## Exercise description
Return all lines with the word "imported" in them.

---- Supplied data

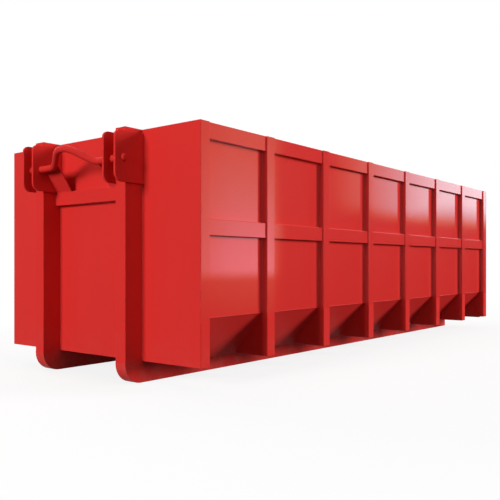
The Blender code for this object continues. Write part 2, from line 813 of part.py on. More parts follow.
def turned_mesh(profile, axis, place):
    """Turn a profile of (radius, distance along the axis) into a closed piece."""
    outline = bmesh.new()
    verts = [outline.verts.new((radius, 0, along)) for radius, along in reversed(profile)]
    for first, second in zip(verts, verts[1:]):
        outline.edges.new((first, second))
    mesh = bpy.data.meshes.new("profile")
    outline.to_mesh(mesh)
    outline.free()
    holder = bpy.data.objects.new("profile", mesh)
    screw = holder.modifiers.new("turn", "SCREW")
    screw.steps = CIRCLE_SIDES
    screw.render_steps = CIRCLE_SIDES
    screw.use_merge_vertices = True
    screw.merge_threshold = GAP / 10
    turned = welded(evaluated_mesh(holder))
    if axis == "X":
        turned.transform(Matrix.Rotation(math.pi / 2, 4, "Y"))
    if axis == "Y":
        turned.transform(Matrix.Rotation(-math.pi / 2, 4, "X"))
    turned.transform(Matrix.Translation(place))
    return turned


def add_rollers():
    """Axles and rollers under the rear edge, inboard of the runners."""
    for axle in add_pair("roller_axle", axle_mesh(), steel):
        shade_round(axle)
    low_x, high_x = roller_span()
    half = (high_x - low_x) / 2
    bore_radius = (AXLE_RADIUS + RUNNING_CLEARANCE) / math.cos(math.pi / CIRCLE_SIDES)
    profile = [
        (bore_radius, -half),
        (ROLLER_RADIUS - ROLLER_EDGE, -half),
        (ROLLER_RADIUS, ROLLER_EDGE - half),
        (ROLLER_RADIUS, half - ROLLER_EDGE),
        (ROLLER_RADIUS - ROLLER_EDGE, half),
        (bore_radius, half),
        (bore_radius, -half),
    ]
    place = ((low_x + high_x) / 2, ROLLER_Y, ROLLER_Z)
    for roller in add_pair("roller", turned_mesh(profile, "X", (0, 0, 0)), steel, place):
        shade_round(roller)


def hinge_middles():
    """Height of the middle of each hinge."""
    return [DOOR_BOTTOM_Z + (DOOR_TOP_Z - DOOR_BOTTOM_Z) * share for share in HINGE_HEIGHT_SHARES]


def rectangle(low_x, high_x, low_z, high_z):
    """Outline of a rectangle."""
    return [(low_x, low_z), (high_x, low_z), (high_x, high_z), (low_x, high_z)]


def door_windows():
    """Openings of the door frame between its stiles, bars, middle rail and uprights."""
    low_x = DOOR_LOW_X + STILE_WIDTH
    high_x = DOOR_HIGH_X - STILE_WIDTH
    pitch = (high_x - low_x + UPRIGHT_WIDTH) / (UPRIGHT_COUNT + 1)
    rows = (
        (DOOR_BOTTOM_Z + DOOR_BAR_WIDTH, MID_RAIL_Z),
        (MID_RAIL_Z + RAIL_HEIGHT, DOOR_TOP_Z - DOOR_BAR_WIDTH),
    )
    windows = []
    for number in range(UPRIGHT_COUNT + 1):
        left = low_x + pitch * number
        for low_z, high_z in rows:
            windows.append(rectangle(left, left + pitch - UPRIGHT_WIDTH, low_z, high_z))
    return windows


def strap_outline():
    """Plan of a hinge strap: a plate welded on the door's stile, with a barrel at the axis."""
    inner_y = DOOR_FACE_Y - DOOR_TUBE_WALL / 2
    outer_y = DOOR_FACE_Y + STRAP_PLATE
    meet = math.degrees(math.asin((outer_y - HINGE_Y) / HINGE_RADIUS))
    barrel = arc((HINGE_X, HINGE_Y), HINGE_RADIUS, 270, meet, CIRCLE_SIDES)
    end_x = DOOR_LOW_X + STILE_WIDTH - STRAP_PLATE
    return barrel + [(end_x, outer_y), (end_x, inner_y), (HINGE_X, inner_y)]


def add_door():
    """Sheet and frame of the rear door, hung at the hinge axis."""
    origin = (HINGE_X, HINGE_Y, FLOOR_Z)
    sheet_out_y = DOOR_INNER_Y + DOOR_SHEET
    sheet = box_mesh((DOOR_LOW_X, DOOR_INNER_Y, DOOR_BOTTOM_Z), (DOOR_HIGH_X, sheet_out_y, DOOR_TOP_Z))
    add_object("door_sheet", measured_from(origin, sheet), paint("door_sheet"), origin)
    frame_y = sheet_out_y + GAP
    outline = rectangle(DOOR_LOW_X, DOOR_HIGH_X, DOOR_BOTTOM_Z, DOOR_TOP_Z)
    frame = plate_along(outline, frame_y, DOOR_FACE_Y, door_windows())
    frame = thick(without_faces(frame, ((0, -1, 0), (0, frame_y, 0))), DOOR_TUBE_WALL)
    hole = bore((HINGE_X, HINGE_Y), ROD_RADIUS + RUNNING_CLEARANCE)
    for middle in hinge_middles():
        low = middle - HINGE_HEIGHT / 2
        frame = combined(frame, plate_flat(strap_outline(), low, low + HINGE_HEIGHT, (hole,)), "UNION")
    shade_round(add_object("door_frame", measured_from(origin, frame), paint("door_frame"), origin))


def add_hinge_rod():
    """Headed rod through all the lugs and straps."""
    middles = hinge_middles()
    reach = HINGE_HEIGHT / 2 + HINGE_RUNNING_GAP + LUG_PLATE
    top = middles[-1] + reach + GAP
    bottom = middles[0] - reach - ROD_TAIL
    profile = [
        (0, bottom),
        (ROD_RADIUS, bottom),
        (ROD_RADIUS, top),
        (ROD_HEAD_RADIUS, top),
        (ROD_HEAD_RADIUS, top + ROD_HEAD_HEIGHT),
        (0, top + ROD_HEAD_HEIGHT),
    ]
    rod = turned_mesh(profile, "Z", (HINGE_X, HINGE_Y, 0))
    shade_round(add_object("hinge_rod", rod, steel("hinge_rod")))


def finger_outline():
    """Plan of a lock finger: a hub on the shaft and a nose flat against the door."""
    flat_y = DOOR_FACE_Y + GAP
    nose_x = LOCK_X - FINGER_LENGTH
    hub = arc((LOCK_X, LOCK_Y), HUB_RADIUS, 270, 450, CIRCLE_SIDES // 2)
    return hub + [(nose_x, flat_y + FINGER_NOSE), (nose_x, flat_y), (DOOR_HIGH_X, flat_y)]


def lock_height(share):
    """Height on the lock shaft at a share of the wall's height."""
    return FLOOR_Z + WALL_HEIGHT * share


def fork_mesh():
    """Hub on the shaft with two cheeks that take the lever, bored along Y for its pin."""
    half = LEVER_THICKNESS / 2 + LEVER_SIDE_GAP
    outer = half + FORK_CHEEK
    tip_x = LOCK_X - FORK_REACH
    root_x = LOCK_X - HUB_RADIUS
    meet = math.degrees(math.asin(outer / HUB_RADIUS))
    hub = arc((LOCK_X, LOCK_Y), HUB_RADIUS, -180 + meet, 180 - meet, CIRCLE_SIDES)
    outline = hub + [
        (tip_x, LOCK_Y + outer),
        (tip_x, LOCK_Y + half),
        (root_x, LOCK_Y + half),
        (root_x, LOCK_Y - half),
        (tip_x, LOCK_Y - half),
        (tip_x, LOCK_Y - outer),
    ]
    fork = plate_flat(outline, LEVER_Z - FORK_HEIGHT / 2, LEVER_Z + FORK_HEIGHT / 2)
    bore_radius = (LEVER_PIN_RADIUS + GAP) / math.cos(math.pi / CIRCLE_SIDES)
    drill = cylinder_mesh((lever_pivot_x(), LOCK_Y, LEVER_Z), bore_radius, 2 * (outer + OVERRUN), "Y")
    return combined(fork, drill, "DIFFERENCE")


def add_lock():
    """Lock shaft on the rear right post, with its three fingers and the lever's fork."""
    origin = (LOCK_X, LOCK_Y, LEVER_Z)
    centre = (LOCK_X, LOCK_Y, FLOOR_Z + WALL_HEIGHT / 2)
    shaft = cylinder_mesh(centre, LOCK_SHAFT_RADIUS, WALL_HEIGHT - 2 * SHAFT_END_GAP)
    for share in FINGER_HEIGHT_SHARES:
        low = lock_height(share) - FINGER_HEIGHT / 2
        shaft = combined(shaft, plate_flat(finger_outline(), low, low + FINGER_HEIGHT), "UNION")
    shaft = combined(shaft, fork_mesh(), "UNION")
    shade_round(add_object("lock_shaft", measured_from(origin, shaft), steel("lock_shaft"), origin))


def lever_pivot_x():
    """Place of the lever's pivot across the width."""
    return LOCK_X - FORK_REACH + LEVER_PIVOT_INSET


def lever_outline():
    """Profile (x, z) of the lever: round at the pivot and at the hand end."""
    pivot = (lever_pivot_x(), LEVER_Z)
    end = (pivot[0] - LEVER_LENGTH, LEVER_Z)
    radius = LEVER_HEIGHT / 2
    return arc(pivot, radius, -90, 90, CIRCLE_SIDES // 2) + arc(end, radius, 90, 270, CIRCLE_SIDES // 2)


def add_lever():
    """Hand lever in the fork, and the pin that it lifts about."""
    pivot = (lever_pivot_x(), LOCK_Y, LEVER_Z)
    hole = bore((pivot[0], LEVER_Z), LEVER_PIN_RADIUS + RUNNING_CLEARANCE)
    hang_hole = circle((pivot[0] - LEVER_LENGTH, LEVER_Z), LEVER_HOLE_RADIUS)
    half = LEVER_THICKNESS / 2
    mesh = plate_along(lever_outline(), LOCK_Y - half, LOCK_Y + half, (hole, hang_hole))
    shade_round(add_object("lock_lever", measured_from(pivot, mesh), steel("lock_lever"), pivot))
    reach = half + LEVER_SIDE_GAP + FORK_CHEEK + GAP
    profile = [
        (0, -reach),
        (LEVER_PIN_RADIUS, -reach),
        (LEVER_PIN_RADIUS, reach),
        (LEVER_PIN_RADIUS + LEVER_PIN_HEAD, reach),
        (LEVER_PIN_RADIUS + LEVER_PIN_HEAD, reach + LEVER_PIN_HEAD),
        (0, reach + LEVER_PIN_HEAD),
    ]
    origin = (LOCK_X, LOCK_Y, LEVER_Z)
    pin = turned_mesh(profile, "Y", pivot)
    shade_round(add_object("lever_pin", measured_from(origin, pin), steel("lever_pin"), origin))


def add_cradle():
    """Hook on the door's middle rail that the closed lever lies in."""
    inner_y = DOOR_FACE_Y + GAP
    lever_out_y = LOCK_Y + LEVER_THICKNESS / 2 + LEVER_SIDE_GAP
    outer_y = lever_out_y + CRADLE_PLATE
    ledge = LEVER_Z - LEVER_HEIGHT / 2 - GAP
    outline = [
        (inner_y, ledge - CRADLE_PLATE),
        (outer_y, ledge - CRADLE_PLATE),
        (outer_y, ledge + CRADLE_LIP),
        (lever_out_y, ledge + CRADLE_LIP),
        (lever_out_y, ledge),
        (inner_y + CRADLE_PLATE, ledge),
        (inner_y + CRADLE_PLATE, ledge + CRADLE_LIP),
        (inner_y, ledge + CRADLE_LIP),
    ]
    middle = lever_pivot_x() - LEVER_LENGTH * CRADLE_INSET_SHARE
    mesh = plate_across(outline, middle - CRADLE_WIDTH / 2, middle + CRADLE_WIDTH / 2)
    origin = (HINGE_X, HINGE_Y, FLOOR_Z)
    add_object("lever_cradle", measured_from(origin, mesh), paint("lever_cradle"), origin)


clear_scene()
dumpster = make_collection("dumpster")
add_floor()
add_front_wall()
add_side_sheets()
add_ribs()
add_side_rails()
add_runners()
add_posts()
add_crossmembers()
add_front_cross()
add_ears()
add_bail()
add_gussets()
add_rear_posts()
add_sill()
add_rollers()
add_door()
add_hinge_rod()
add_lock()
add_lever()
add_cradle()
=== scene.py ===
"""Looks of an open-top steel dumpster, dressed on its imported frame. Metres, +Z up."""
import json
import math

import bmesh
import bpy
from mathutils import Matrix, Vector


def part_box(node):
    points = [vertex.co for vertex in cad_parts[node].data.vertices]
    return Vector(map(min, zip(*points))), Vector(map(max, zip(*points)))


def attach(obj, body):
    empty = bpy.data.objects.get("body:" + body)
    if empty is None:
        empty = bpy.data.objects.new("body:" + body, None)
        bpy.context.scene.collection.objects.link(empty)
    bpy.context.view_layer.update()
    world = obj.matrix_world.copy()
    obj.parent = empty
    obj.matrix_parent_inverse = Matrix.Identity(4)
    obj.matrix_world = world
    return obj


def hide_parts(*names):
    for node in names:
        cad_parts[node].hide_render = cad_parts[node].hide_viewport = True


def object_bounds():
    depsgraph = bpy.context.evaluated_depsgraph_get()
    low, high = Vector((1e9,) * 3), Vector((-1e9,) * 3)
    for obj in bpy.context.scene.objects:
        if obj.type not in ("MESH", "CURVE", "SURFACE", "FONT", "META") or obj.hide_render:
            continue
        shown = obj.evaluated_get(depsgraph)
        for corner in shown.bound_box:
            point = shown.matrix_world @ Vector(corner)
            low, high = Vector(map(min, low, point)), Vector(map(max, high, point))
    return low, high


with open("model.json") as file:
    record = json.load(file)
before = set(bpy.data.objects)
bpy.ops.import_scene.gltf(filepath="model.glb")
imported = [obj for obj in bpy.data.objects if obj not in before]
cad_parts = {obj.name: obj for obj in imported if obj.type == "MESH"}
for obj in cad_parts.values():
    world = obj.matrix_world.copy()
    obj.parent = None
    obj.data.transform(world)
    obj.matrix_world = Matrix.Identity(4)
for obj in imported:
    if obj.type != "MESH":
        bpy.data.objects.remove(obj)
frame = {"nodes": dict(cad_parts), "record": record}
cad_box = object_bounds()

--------

## Expected output
"""Looks of an open-top steel dumpster, dressed on its imported frame. Metres, +Z up."""
imported = [obj for obj in bpy.data.objects if obj not in before]
cad_parts = {obj.name: obj for obj in imported if obj.type == "MESH"}
for obj in imported:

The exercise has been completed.